Work to complete:
Print the listing below from its opening line through the line holding "the pulls included.", both ends included.

━━━ Information provided ━━━

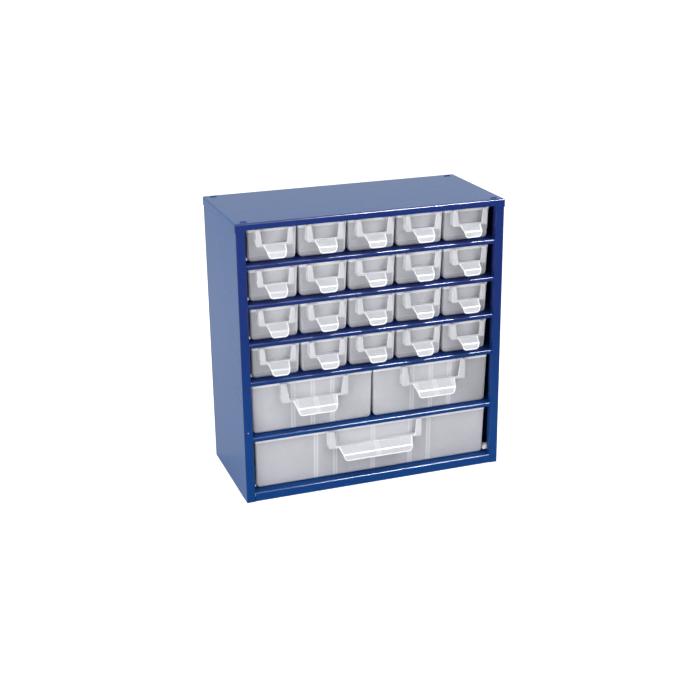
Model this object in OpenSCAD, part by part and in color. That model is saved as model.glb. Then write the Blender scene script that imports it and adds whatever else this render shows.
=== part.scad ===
// Parts bin cabinet: a folded sheet-steel case whose bays hold sliding moulded drawers.
// Millimetres. Z points up and the front faces -Y. The origin lies on the ground, at the
// middle of the footprint with the pulls included.

/* [Case] */
// Overall width, across the top cover
case_w = 306; // [260:1:380]
// Depth of the case without the pulls
case_d = 140; // [115:1:190]
// Thickness of the steel sheet
sheet_t = 0.8; // [0.6:0.1:1.2]
// Inner radius of the sheet's bends
bend_r = 0.6; // [0.3:0.1:1]
// Inner radius of the bends along the cover's, shelves' and base's front edges
lip_r = 1.1; // [0.5:0.1:1.6]
// Width of the posts beside the bays
post_w = 10; // [8:0.5:14]
// Depth of the fold behind each post's inner edge
post_fold = 8; // [5:0.5:9]
// Diameter of the hook holes punched in the posts' folds
hook_hole_d = 2.4; // [1.5:0.1:3]
// Height of the hook holes above each bay's floor
hook_hole_z = 13; // [8:0.5:20]
// Width of the folds along the side panels' rear edges
rear_fold = 12; // [9:0.5:12.5]
// Height of the cover's front rail
cover_rail_h = 7.2; // [5:0.1:9]
// Height of the cover's skirts at the sides and the back
skirt_h = 9.5; // [9:0.5:14]
// Height of the lowest bay's floor above the ground
base_h = 10.7; // [8:0.1:18]
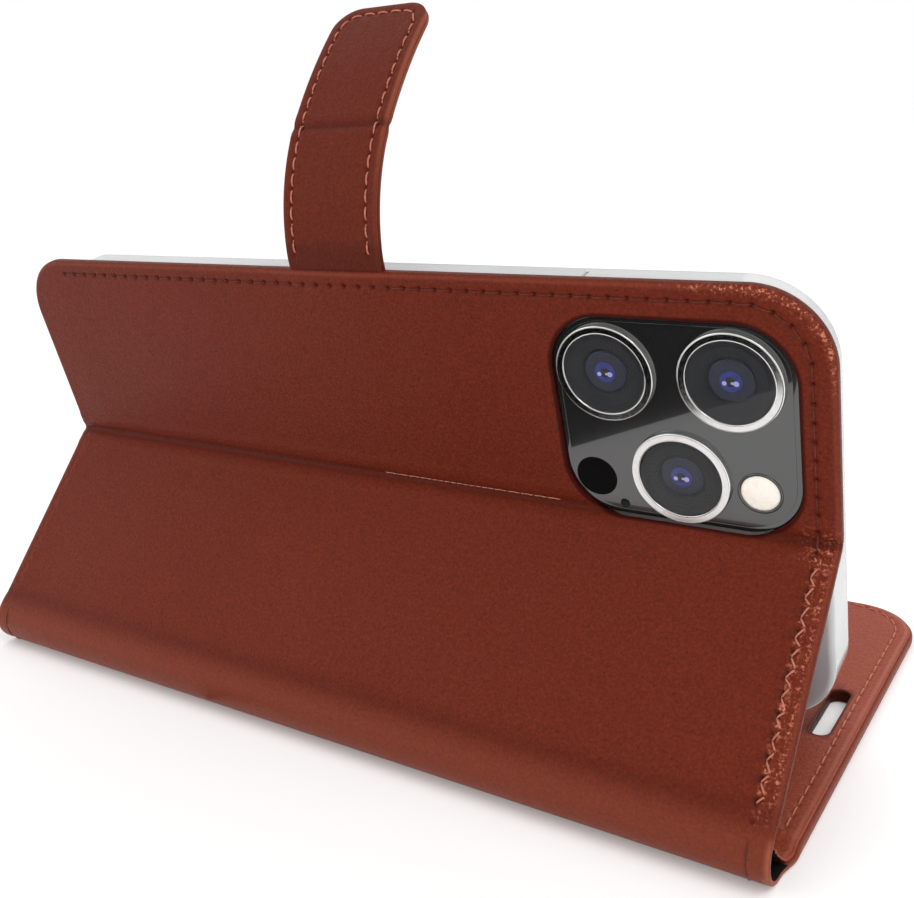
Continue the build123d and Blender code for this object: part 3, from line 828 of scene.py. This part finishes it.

━━━

Completed task:
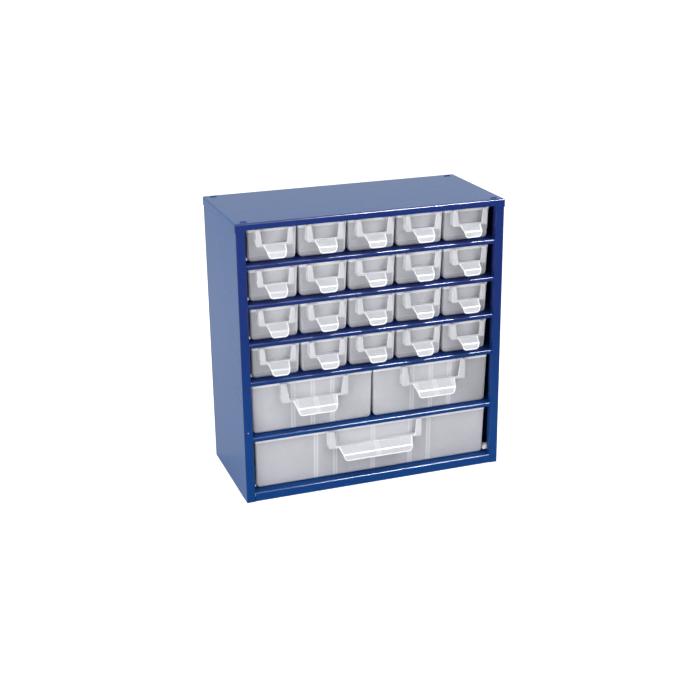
Model this object in OpenSCAD, part by part and in color. That model is saved as model.glb. Then write the Blender scene script that imports it and adds whatever else this render shows.
=== part.scad ===
// Parts bin cabinet: a folded sheet-steel case whose bays hold sliding moulded drawers.
// Millimetres. Z points up and the front faces -Y. The origin lies on the ground, at the
// middle of the footprint with the pulls included.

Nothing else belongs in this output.